Nun bleibt nur noch der Westhang des Inneren Barrhorns zu queren und schon stehen wir im Sattel mit der auf der Karte vermerkten Höhenquote von 3488 Metern, wo der letzte stotzige Aufstieg zum Gipfel des Üsseren Barrhorns beginnt. Welch wunderbarer Ausblick erwartet uns auf dem Gipfel! Direkt vor uns im Süden überragt das mit seiner vergletscherten Ostflanke blendende Weisshorn das Bishorn (Abb. 3). Weiter westlich folgen Dent Blanche, Grand Cornier, Mont Blanc de Cheilon, Grand Combin, das Mont Blanc-Massiv bis hin zu den Dents du Midi. Nördlich des Rhonetals erheben sich die Gipfel gegen das Wadtland hin und die Berner Alpen. Man sieht das ganze Goms hinauf bis zum Galenstock. Im Osten öffnet sich der Blick auf das Simplongebiet und das Saastal mit Fletschhorn, Lagginhorn und Weissmies. Wir finden Stoff für eine lange Geographiestunde, erinnern uns an viele vergangene Bergtouren und können uns von diesem sagenhaften Rundblick kaum mehr trennen.

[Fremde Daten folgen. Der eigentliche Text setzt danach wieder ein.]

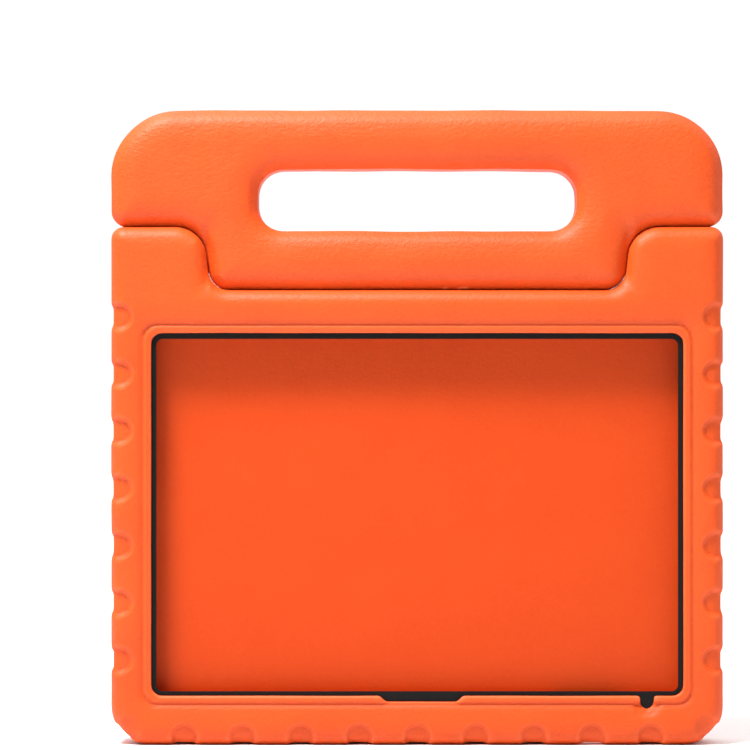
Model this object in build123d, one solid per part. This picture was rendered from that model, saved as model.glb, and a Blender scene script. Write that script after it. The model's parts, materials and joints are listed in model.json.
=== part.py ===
from build123d import *
import os

# Shock-absorbing foam case for a 200 x 135 x 7.5 mm tablet, with a carrying handle that swings
# back on two pins and becomes a stand.
# Row frame, in millimetres: x across, -y is the open front, z up. The origin is under the middle
# of the case, on the surface it stands on.

# Driving sizes
width = 222.0
height = 230.0
case_front = -12.0
case_back = 12.0
handle_front = -11.0
handle_back = 11.5
parting_gap = 0.4            # space between the handle and the case
foam_round = 4.0             # rounding of the case's outer edges
handle_round = 5.0           # rounding of the handle's edges
slot_round = 4.5

# Where the handle nests between the shoulders
shoulder_top = 187.7
recess_floor = 164.8
recess_half_top = 77.6
recess_half_bottom = 75.2
shoulder_arc = 11.5
recess_arc = 7.5

# Hinge
pivot_y = case_back - 6.0
pivot_z = 176.5
knuckle_radius = 11.3
tongue_end = 76.0            # half length of the handle's tongue at the pin
barrel_end = 76.6            # where the shoulder's barrel starts

# Tablet cavity and the window in front of it
cavity_width = 201.0
cavity_height = 135.5
cavity_corner = 7.0
window_width = 192.6
window_height = 131.2
window_corner = 3.8
window_z = 83.5              # middle of the window and the cavity
lip_back = -8.6
gasket_back = -7.4
panel_front = 0.4
panel_back = 7.0
terrace_width = 3.2          # the lower step around the window
terrace_depth = 1.1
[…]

Nun werden wir dafür belohnt, früher aufgestanden zu sein: wir haben den Gipfel für uns und Zeit zu geniessen.

 

Für den Abstieg wählen wir den direkten Weg hinunter zur bereits beschriebenen Weggabelung. Dieser Pfad zweigt noch vor dem zwischen den beiden Barrhorngipfeln gelegenen Sattel (Punkt 3488 Meter) gegen Südwesten ab.  Der restliche Abstieg folgt der Aufstiegsroute (Abb. 4). In der Hütte geniessen wir noch ein ausgezeichnetes Mittagessen, bevor wir über den Moränenweg zum Stausee absteigen, wo ein Fahrsträsschen zum Vordern Sänntum zurückführt (Abb. 5). Auf der Hin- oder Rückfahrt durch das abgelegene Turtmanntal empfiehlt sich das altehrwürdige Hotel Schwarzhorn für eine Kaffee- oder Zvieripause.

 

 

Abb. 1 Die ersten Sonnenstrahlen am Bishorn beim Aufstieg zum Barrhorn

 

Abb. 2 Äusseres (links) und Inneres Barrhorn (rechts) vom Schöllijoch aus

 

Abb. 3 Weisshorn, Bishorn und im Hintergrund die Dent Blanche vom Äusseren Barrhorn aus

 

Abb. 4 Abstieg durch die Felsen ins Gässi-Couloir

 

Abb. 5 Routenverlauf

 

Tatsachen muss man kennen, bevor man sie verdrehen kann.